#### Task details
Extract the complete data exactly as given.

#### Material
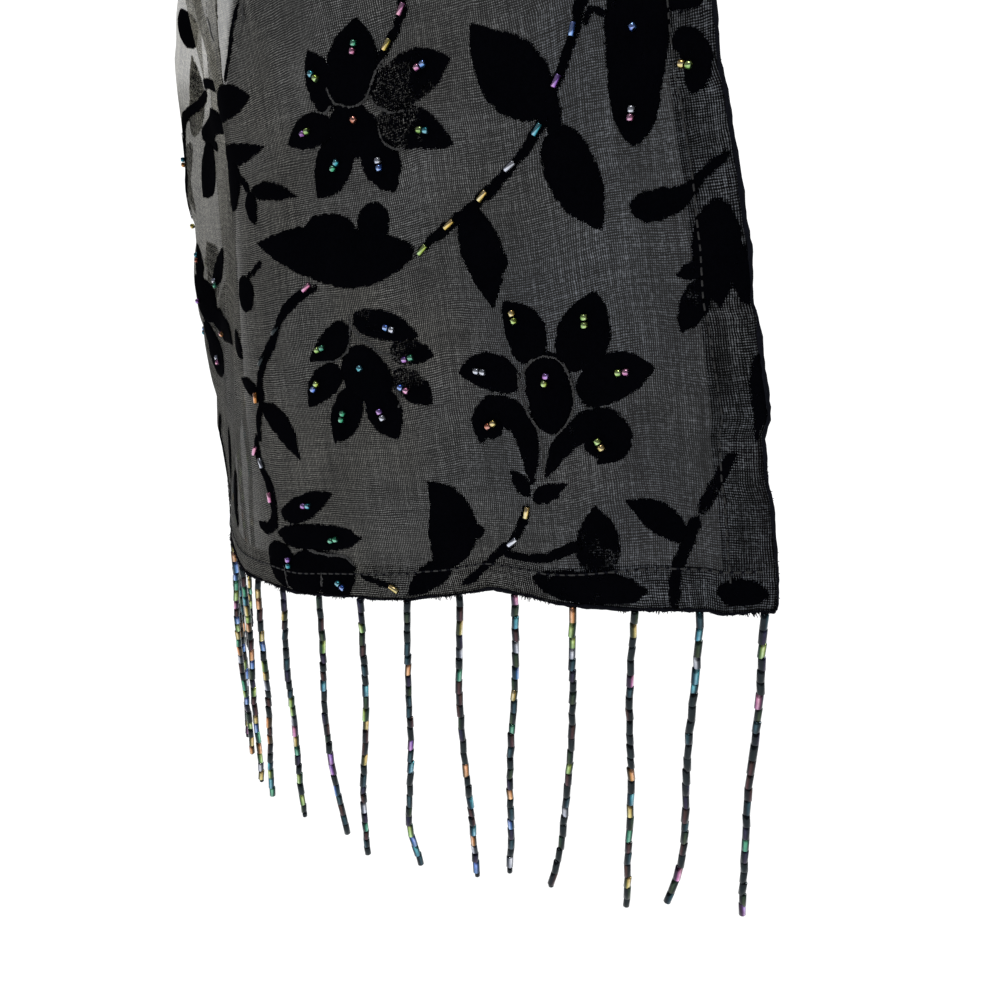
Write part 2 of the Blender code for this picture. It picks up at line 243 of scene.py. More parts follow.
# The repeat of the pattern. Spines run from base to tip, in millimetres across and up. worn: how far the
# pile has rubbed away.
SPRAY = table(
    "kind wide spine worn",
    ("petal", 18.0, ((113.5, 156.5), (110, 168), (106.5, 180))),
    ("petal", 12.6, ((120.5, 156), (122.5, 165), (126, 175))),
    ("petal", 10.8, ((120, 151.5), (130.5, 152), (143, 149.5))),
    ("petal", 14.4, ((117, 147), (122.5, 141), (132, 131.5))),
    ("petal", 12.6, ((108.5, 145), (105, 136.5), (102.5, 128.5))),
    ("petal", 12.2, ((106, 149), (94, 145), (80.5, 138)), 0.85),
    ("petal", 15.0, ((105.5, 156.5), (94.5, 158.5), (77.5, 162)), 1.0),
    ("oval", 15.6, ((120, 156), (113.5, 149.5), (107.5, 142))),
    ("leaf", 18.6, ((51, 141), (60, 154), (70, 170.5))),
    ("petal", 5.4, ((56, 154), (55, 158.5), (55, 162.5))),
    ("petal", 14.2, ((50.5, 136.5), (46.5, 123.5), (40, 105.5))),
    ("leaf", 14.0, ((79.5, 121), (76.5, 106), (75.5, 90.5))),
    ("petal", 5.4, ((75, 109), (71.5, 106), (69.5, 102))),
    ("stem", 3.4, ((29, 187), (34, 176), (38.5, 166), (41.5, 158.5), (47.5, 148), (54.5, 137.5), (63, 130),
     (74, 122.5), (86, 115.5), (99, 108.5))),
    ("stem", 4.6, ((49.5, 146), (49.5, 140.5), (50, 134.5))),
    ("stem", 2.2, ((38.5, 160), (35.5, 163.5), (32, 161)), 0.2),
    ("leaf", 19.0, ((99, 110.5), (110, 111), (126, 112.5), (142.5, 116), (164.5, 122))),
    ("oval", 9.0, ((118, 120.5), (129.5, 122), (141, 122.5))),
    ("oval", 11.4, ((113, 115), (111.5, 121), (109, 127.5))),
    ("petal", 10.4, ((127, 92), (133, 86.5), (145, 80.5))),
    ("petal", 9.4, ((124.5, 93), (114, 90.5), (101.5, 85)), 0.45),
    ("petal", 8.0, ((112.5, 82), (104, 80.5), (97.5, 78)), 0.95),
    ("petal", 9.4, ((113, 75), (106, 70), (100, 63.5)), 0.9),
    ("petal", 13.4, ((120, 71), (117.5, 63), (114, 54.5))),
    ("petal", 11.8, ((127.5, 71), (133, 62.5), (139.5, 53))),
    ("petal", 10.2, ((132, 77), (140.5, 73), (148, 65.5))),
    ("oval", 17.4, ((130.5, 82), (123.5, 76), (114.5, 68)), 0.05),
    ("petal", 13.0, ((66, 74), (66, 83), (72, 93))), ("petal", 16.4, ((51.5, 69), (49, 79), (44, 90)), 0.1),
    ("petal", 12.0, ((70, 68.5), (79, 72), (90.5, 71.5)), 0.1),
    ("oval", 14.6, ((62, 77.5), (61, 65.5), (61.5, 52.5)), 0.1),
    ("petal", 14.0, ((52.5, 62), (43, 65), (29.5, 67)), 0.05),
    ("hook", 9.4, ((70, 38), (69.5, 48), (71.5, 57), (78, 60.5), (83.5, 57.5), (85.5, 49.5)), 0.1),
    ("hook", 9.4, ((65, 40), (59.5, 48.5), (51.5, 53), (44.5, 51.5), (42.5, 46.5), (49, 41.5)), 0.2),
    ("oval", 7.0, ((78, 57.3), (81, 55.3), (84.5, 52.9))),
    ("oval", 6.8, ((51.5, 49.8), (48.3, 47.0), (44.8, 43.8))),
    ("leaf", 5.4, ((71.5, 34), (73.5, 38.5), (77, 42.5))),
    ("leaf", 5.8, ((70.5, 33), (65, 35.5), (58.5, 37.5))),
    ("stem", 3.0, ((72, 32), (75, 25), (79, 19.5), (84.5, 14), (92, 6.5), (98.5, 3)), 0.1),
    ("stem", 3.4, ((84, 15), (74, 14), (65, 16), (56, 20)), 0.1),
    ("drop", 20.4, ((21, 173), (23.5, 153), (28, 126.5)), 0.1),
    ("oval", 8.6, ((12, 154.5), (5.5, 147), (9, 138)), 0.1),
    ("oval", 5.0, ((14, 162), (8, 161), (2.5, 160.5)), 0.1),
    ("paddle", 8.4, ((31.5, 110), (24, 111), (15, 113.5), (9.5, 118), (1.5, 123)), 0.1),
    ("leaf", 13.6, ((6, 112), (8.5, 97), (8.5, 83)), 0.05),
    ("petal", 6.4, ((4, 101), (2.4, 92), (1.2, 83)), 0.1),
    ("petal", 8.0, ((11.5, 91), (16, 84.5), (21, 77)), 0.4),
    ("petal", 4.6, ((0.8, 71), (2, 59), (2, 47)), 0.3),
    ("leaf", 4.8, ((12.5, 96), (16, 93.5), (20.5, 92.5)), 0.1),
    ("stem", 3.6, ((30, 0.8), (28.5, 10.5), (24.5, 18), (20.5, 26.5)), 0.1),
    ("stem", 3.4, ((20.5, 26), (17, 32), (12.5, 38.5), (8, 45)), 0.45),
    ("leaf", 9.6, ((24, 19), (32, 24), (42, 29.5))), ("oval", 7.6, ((17, 6), (9.5, 6), (2.2, 4.5)), 0.1),
    ("leaf", 14.0, ((51.5, 8), (51.5, 18.5), (51, 30)), 0.6),
    ("oval", 10.4, ((74, 6.6), (55.5, 5.9), (37.5, 5.2)), 0.35),
    ("leaf", 17.0, ((106, 11), (99.5, 20), (99.5, 30), (105.5, 40.5))),
    ("petal", 9.4, ((100.5, 13), (108.5, 8), (119, 1.5))),
    ("petal", 5.8, ((96, 22.5), (92, 22), (87.5, 22.5))),
    ("leaf", 9.6, ((174, 67.5), (164, 60.5), (156.5, 47.5))),
    ("leaf", 6.0, ((172, 68.5), (180, 72.5), (190, 76))),
    ("stem", 3.8, ((138, 104), (145, 102), (151, 99), (155.5, 95.5), (160.5, 90), (166, 85), (170.5, 79.5),
     (173, 74), (173.5, 67.5), (177, 61.5), (178.5, 53))),
    ("stem", 4.6, ((180, 56), (181.5, 49), (180, 44.5), (176.5, 38.5), (175.5, 32), (176, 26),
     (181.5, 21.5), (189, 22.5)), 0.1),
    ("petal", 9.2, ((171, 27.5), (158, 31.5), (144, 36))),
    ("oval", 9.8, ((175.5, 21), (154.5, 20.5), (134, 21))),
    ("oval", 16.5, ((177, 18), (176, 9.5), (176, 0.8)), 0.1),
    ("oval", 20.0, ((164.5, 16), (161.5, 8.5), (158, 0.8))),
    ("oval", 15.0, ((169, 12), (167.5, 5), (166.5, 0.6))),
    ("petal", 8.4, ((160, 13.5), (148, 11), (138, 10))),
    ("oval", 19.0, ((152, 10), (147, 4.8), (143, 0.7))), ("oval", 11.0, ((154, 8), (152, 3.5), (151, 0.6))),
    ("stem", 2.2, ((137, 8), (128.5, 5.5), (122.5, 4)), 0.1),
    ("stem", 3.0, ((99, 190), (94, 184), (91.5, 179), (94.5, 173.5), (98.5, 169), (102, 165)), 0.1),
)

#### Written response
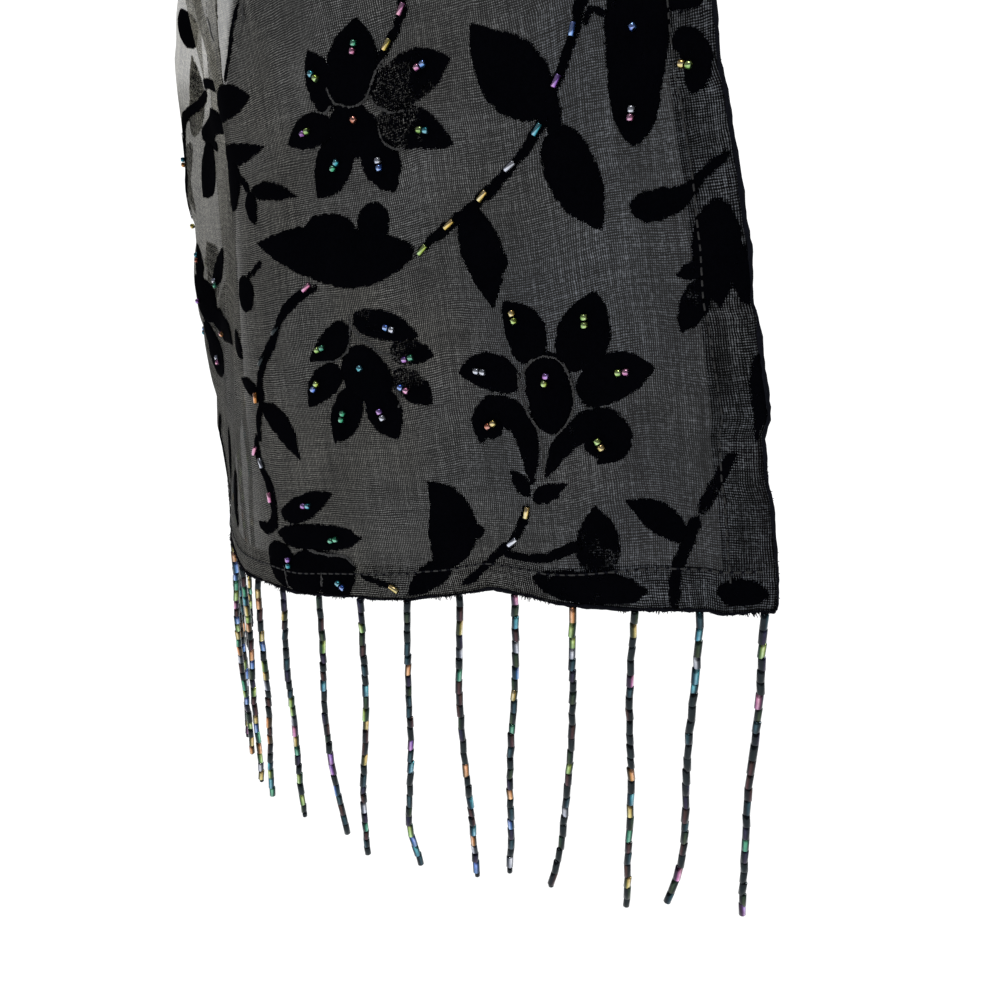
Write part 2 of the Blender code for this picture. It picks up at line 243 of scene.py. More parts follow.
# The repeat of the pattern. Spines run from base to tip, in millimetres across and up. worn: how far the
# pile has rubbed away.
SPRAY = table(
    "kind wide spine worn",
    ("petal", 18.0, ((113.5, 156.5), (110, 168), (106.5, 180))),
    ("petal", 12.6, ((120.5, 156), (122.5, 165), (126, 175))),
    ("petal", 10.8, ((120, 151.5), (130.5, 152), (143, 149.5))),
    ("petal", 14.4, ((117, 147), (122.5, 141), (132, 131.5))),
    ("petal", 12.6, ((108.5, 145), (105, 136.5), (102.5, 128.5))),
    ("petal", 12.2, ((106, 149), (94, 145), (80.5, 138)), 0.85),
    ("petal", 15.0, ((105.5, 156.5), (94.5, 158.5), (77.5, 162)), 1.0),
    ("oval", 15.6, ((120, 156), (113.5, 149.5), (107.5, 142))),
    ("leaf", 18.6, ((51, 141), (60, 154), (70, 170.5))),
    ("petal", 5.4, ((56, 154), (55, 158.5), (55, 162.5))),
    ("petal", 14.2, ((50.5, 136.5), (46.5, 123.5), (40, 105.5))),
    ("leaf", 14.0, ((79.5, 121), (76.5, 106), (75.5, 90.5))),
    ("petal", 5.4, ((75, 109), (71.5, 106), (69.5, 102))),
    ("stem", 3.4, ((29, 187), (34, 176), (38.5, 166), (41.5, 158.5), (47.5, 148), (54.5, 137.5), (63, 130),
     (74, 122.5), (86, 115.5), (99, 108.5))),
    ("stem", 4.6, ((49.5, 146), (49.5, 140.5), (50, 134.5))),
    ("stem", 2.2, ((38.5, 160), (35.5, 163.5), (32, 161)), 0.2),
    ("leaf", 19.0, ((99, 110.5), (110, 111), (126, 112.5), (142.5, 116), (164.5, 122))),
    ("oval", 9.0, ((118, 120.5), (129.5, 122), (141, 122.5))),
    ("oval", 11.4, ((113, 115), (111.5, 121), (109, 127.5))),
    ("petal", 10.4, ((127, 92), (133, 86.5), (145, 80.5))),
    ("petal", 9.4, ((124.5, 93), (114, 90.5), (101.5, 85)), 0.45),
    ("petal", 8.0, ((112.5, 82), (104, 80.5), (97.5, 78)), 0.95),
    ("petal", 9.4, ((113, 75), (106, 70), (100, 63.5)), 0.9),
    ("petal", 13.4, ((120, 71), (117.5, 63), (114, 54.5))),
    ("petal", 11.8, ((127.5, 71), (133, 62.5), (139.5, 53))),
    ("petal", 10.2, ((132, 77), (140.5, 73), (148, 65.5))),
    ("oval", 17.4, ((130.5, 82), (123.5, 76), (114.5, 68)), 0.05),
    ("petal", 13.0, ((66, 74), (66, 83), (72, 93))), ("petal", 16.4, ((51.5, 69), (49, 79), (44, 90)), 0.1),
    ("petal", 12.0, ((70, 68.5), (79, 72), (90.5, 71.5)), 0.1),
    ("oval", 14.6, ((62, 77.5), (61, 65.5), (61.5, 52.5)), 0.1),
    ("petal", 14.0, ((52.5, 62), (43, 65), (29.5, 67)), 0.05),
    ("hook", 9.4, ((70, 38), (69.5, 48), (71.5, 57), (78, 60.5), (83.5, 57.5), (85.5, 49.5)), 0.1),
    ("hook", 9.4, ((65, 40), (59.5, 48.5), (51.5, 53), (44.5, 51.5), (42.5, 46.5), (49, 41.5)), 0.2),
    ("oval", 7.0, ((78, 57.3), (81, 55.3), (84.5, 52.9))),
    ("oval", 6.8, ((51.5, 49.8), (48.3, 47.0), (44.8, 43.8))),
    ("leaf", 5.4, ((71.5, 34), (73.5, 38.5), (77, 42.5))),
    ("leaf", 5.8, ((70.5, 33), (65, 35.5), (58.5, 37.5))),
    ("stem", 3.0, ((72, 32), (75, 25), (79, 19.5), (84.5, 14), (92, 6.5), (98.5, 3)), 0.1),
    ("stem", 3.4, ((84, 15), (74, 14), (65, 16), (56, 20)), 0.1),
    ("drop", 20.4, ((21, 173), (23.5, 153), (28, 126.5)), 0.1),
    ("oval", 8.6, ((12, 154.5), (5.5, 147), (9, 138)), 0.1),
    ("oval", 5.0, ((14, 162), (8, 161), (2.5, 160.5)), 0.1),
    ("paddle", 8.4, ((31.5, 110), (24, 111), (15, 113.5), (9.5, 118), (1.5, 123)), 0.1),
    ("leaf", 13.6, ((6, 112), (8.5, 97), (8.5, 83)), 0.05),
    ("petal", 6.4, ((4, 101), (2.4, 92), (1.2, 83)), 0.1),
    ("petal", 8.0, ((11.5, 91), (16, 84.5), (21, 77)), 0.4),
    ("petal", 4.6, ((0.8, 71), (2, 59), (2, 47)), 0.3),
    ("leaf", 4.8, ((12.5, 96), (16, 93.5), (20.5, 92.5)), 0.1),
    ("stem", 3.6, ((30, 0.8), (28.5, 10.5), (24.5, 18), (20.5, 26.5)), 0.1),
    ("stem", 3.4, ((20.5, 26), (17, 32), (12.5, 38.5), (8, 45)), 0.45),
    ("leaf", 9.6, ((24, 19), (32, 24), (42, 29.5))), ("oval", 7.6, ((17, 6), (9.5, 6), (2.2, 4.5)), 0.1),
    ("leaf", 14.0, ((51.5, 8), (51.5, 18.5), (51, 30)), 0.6),
    ("oval", 10.4, ((74, 6.6), (55.5, 5.9), (37.5, 5.2)), 0.35),
    ("leaf", 17.0, ((106, 11), (99.5, 20), (99.5, 30), (105.5, 40.5))),
    ("petal", 9.4, ((100.5, 13), (108.5, 8), (119, 1.5))),
    ("petal", 5.8, ((96, 22.5), (92, 22), (87.5, 22.5))),
    ("leaf", 9.6, ((174, 67.5), (164, 60.5), (156.5, 47.5))),
    ("leaf", 6.0, ((172, 68.5), (180, 72.5), (190, 76))),
    ("stem", 3.8, ((138, 104), (145, 102), (151, 99), (155.5, 95.5), (160.5, 90), (166, 85), (170.5, 79.5),
     (173, 74), (173.5, 67.5), (177, 61.5), (178.5, 53))),
    ("stem", 4.6, ((180, 56), (181.5, 49), (180, 44.5), (176.5, 38.5), (175.5, 32), (176, 26),
     (181.5, 21.5), (189, 22.5)), 0.1),
    ("petal", 9.2, ((171, 27.5), (158, 31.5), (144, 36))),
    ("oval", 9.8, ((175.5, 21), (154.5, 20.5), (134, 21))),
    ("oval", 16.5, ((177, 18), (176, 9.5), (176, 0.8)), 0.1),
    ("oval", 20.0, ((164.5, 16), (161.5, 8.5), (158, 0.8))),
    ("oval", 15.0, ((169, 12), (167.5, 5), (166.5, 0.6))),
    ("petal", 8.4, ((160, 13.5), (148, 11), (138, 10))),
    ("oval", 19.0, ((152, 10), (147, 4.8), (143, 0.7))), ("oval", 11.0, ((154, 8), (152, 3.5), (151, 0.6))),
    ("stem", 2.2, ((137, 8), (128.5, 5.5), (122.5, 4)), 0.1),
    ("stem", 3.0, ((99, 190), (94, 184), (91.5, 179), (94.5, 173.5), (98.5, 169), (102, 165)), 0.1),
)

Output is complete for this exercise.